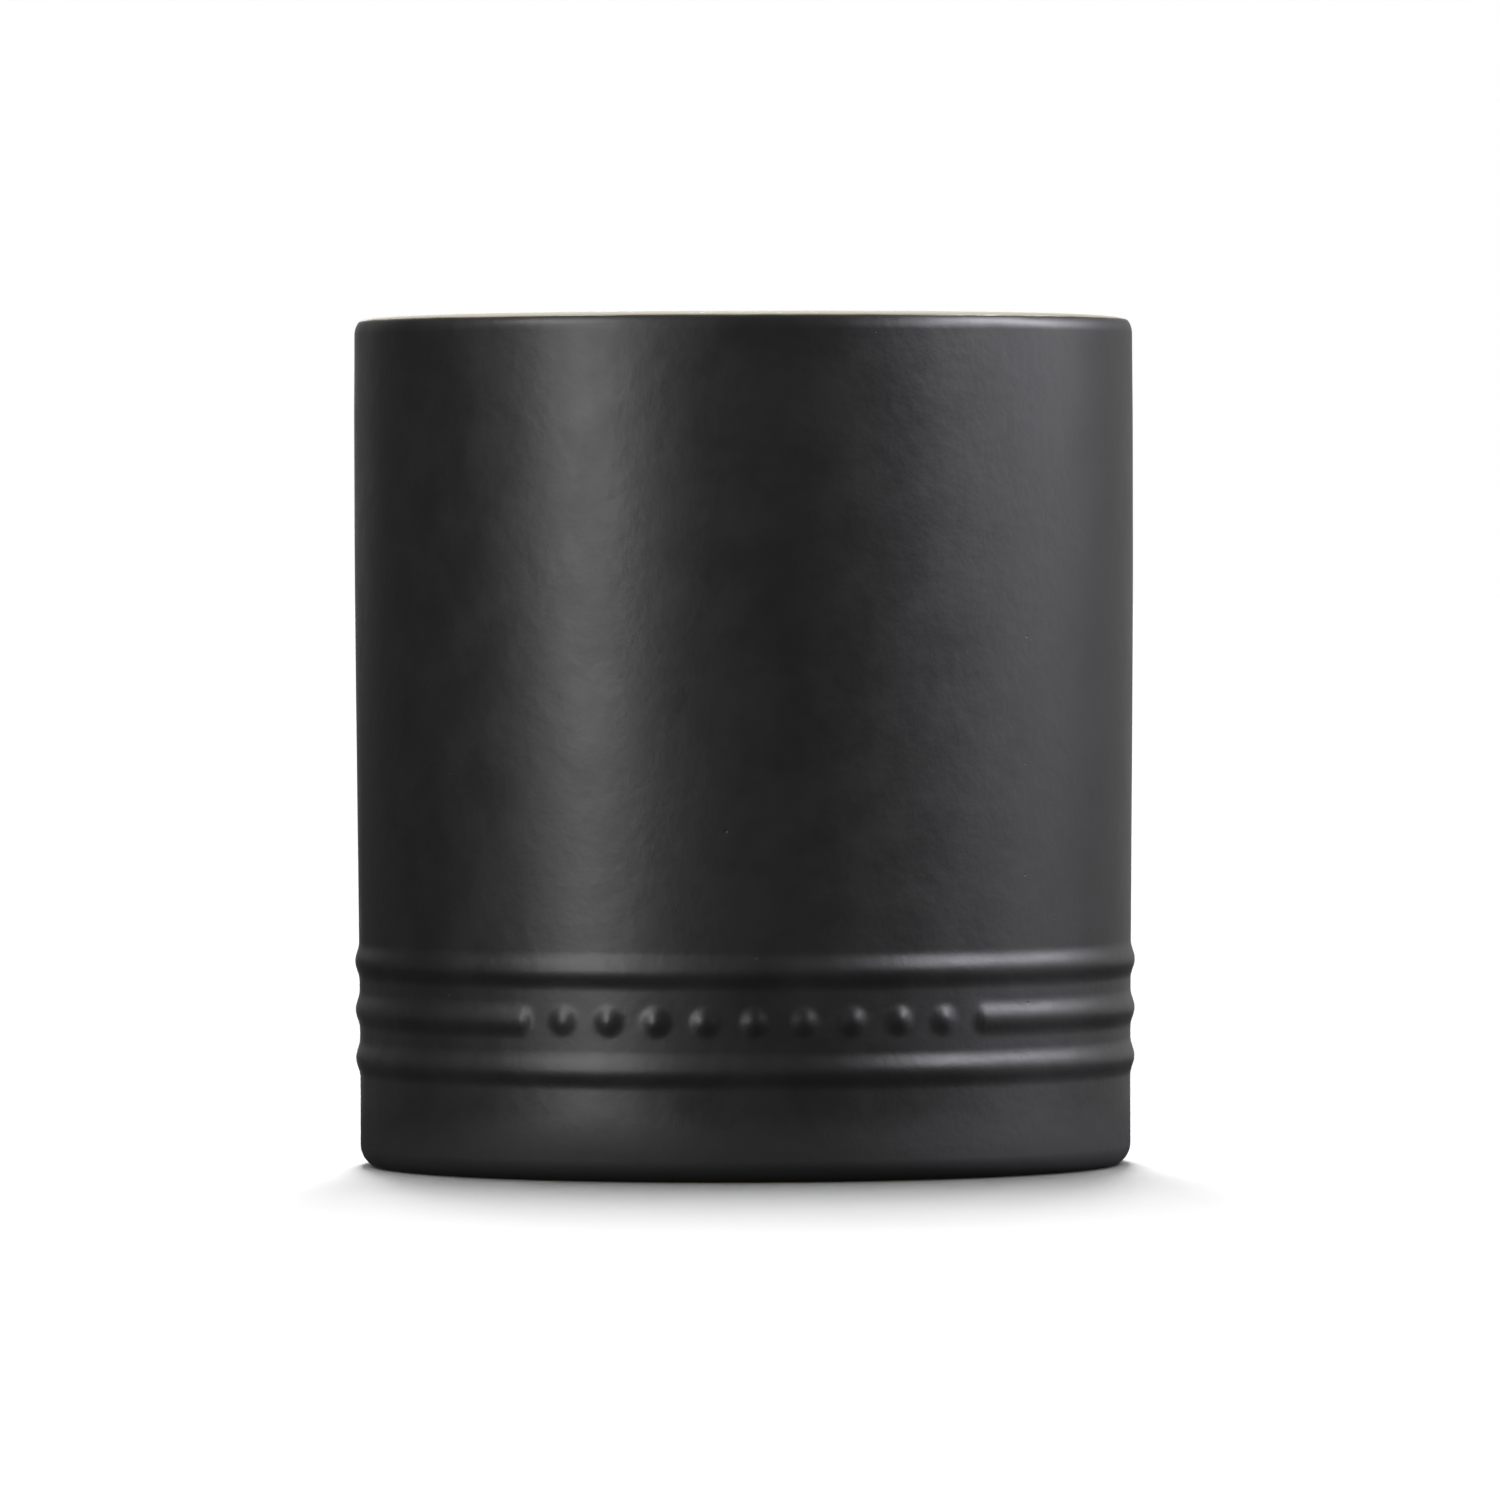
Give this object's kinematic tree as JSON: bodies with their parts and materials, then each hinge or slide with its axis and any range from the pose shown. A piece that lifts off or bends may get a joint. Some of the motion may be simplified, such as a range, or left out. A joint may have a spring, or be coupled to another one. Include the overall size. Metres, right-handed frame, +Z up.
{
  "type": "candle jar",
  "caption": "Straight-sided stoneware candle jar with a rounded rim, raised bands and a row of beads low on the wall; satin black glaze outside, cream glaze inside.",
  "frame": {"origin": "middle of the flat ring that the jar stands on", "axes": "+Z up along the jar's axis, -Y towards the front with the row of beads, +X to the right of that front"},
  "size_m": [0.092, 0.092, 0.1],
  "materials": {
    "bare_clay": "matte",
    "black_glaze": "satin",
    "cream_glaze": "gloss"
  },
  "bodies": {
    "root": {"stoneware_body": "bare_clay", "outer_glaze": "black_glaze", "liner_glaze": "cream_glaze", "underside_glaze": "black_glaze"}
  },
  "joints": []
}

☆ ☆ ☆

## GOAL
Recite the full listing above exactly.

## RESULT OF THE TASK
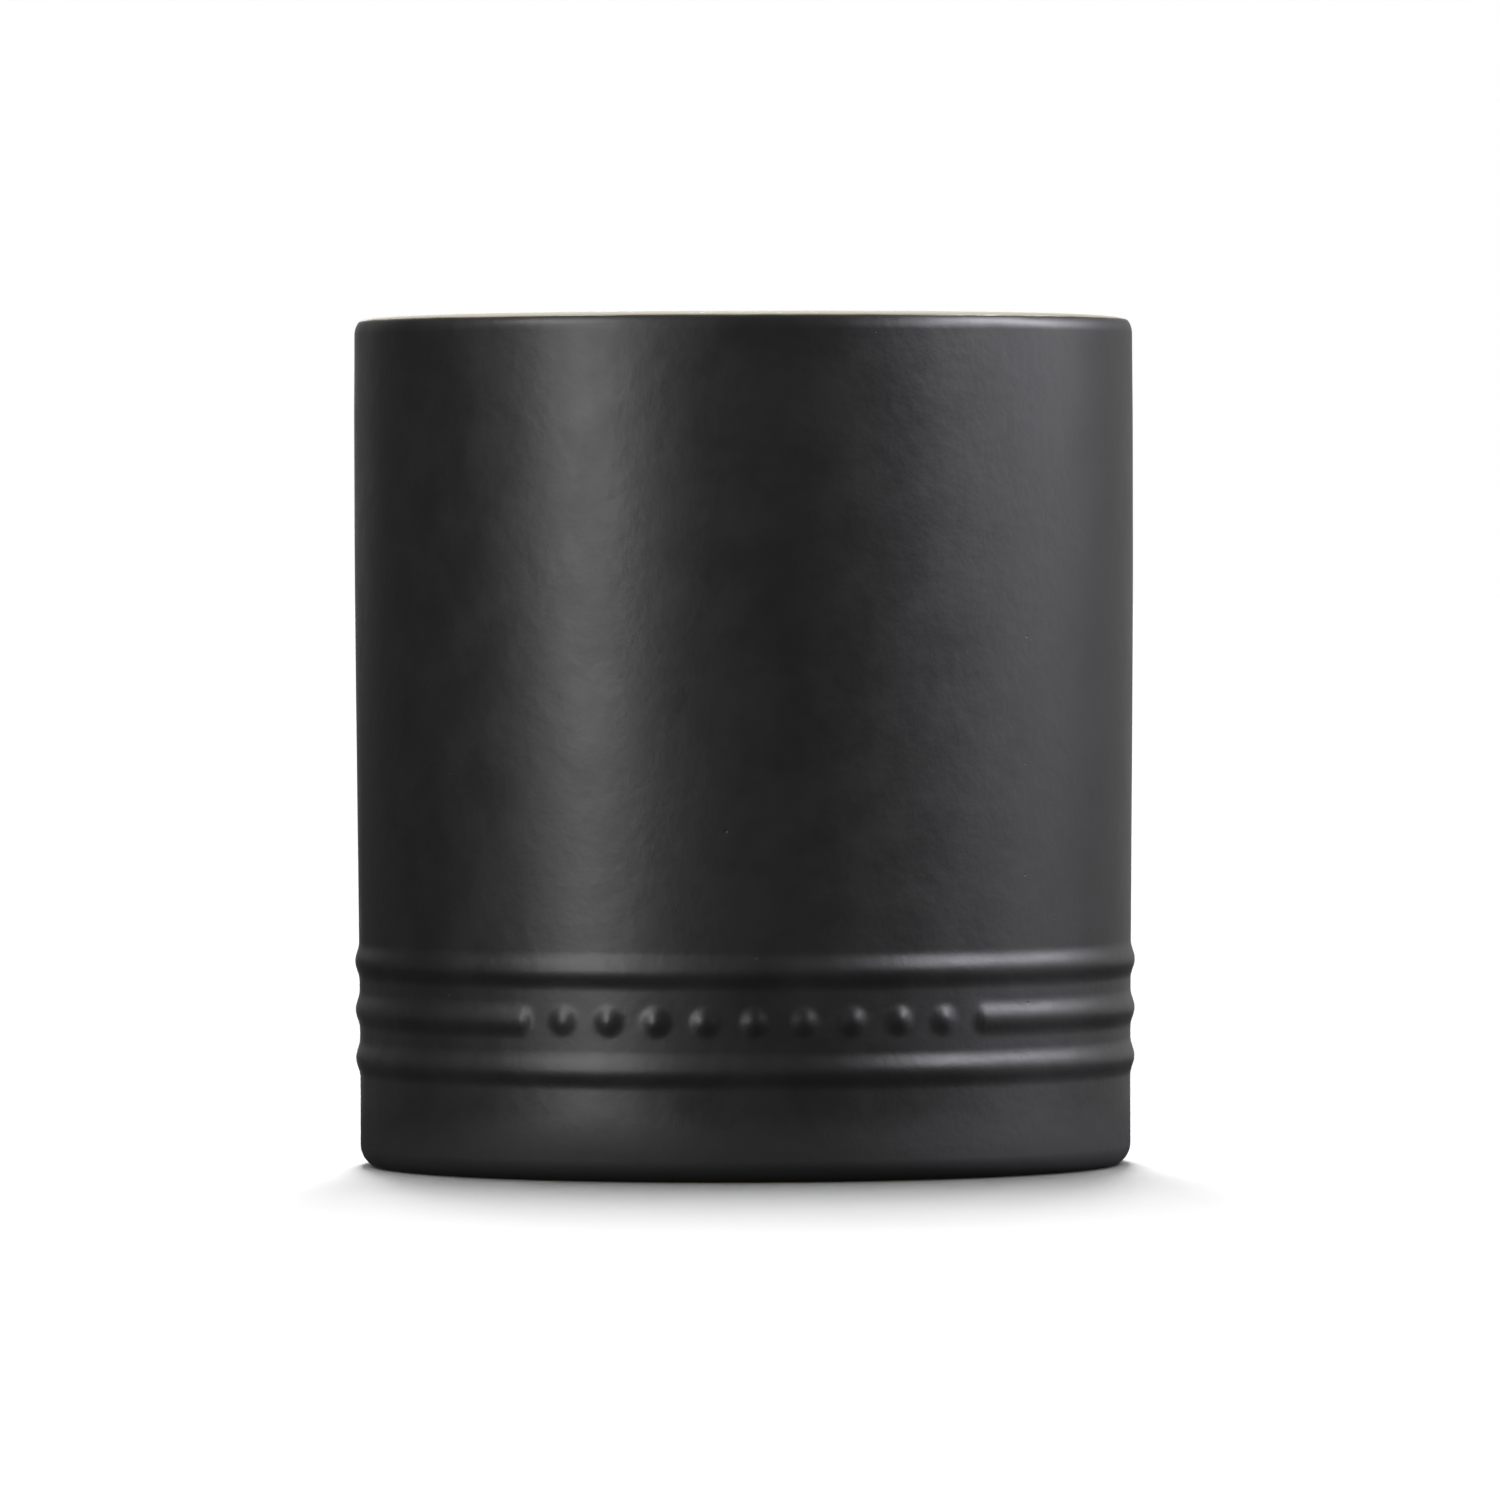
Give this object's kinematic tree as JSON: bodies with their parts and materials, then each hinge or slide with its axis and any range from the pose shown. A piece that lifts off or bends may get a joint. Some of the motion may be simplified, such as a range, or left out. A joint may have a spring, or be coupled to another one. Include the overall size. Metres, right-handed frame, +Z up.
{
  "type": "candle jar",
  "caption": "Straight-sided stoneware candle jar with a rounded rim, raised bands and a row of beads low on the wall; satin black glaze outside, cream glaze inside.",
  "frame": {"origin": "middle of the flat ring that the jar stands on", "axes": "+Z up along the jar's axis, -Y towards the front with the row of beads, +X to the right of that front"},
  "size_m": [0.092, 0.092, 0.1],
  "materials": {
    "bare_clay": "matte",
    "black_glaze": "satin",
    "cream_glaze": "gloss"
  },
  "bodies": {
    "root": {"stoneware_body": "bare_clay", "outer_glaze": "black_glaze", "liner_glaze": "cream_glaze", "underside_glaze": "black_glaze"}
  },
  "joints": []
}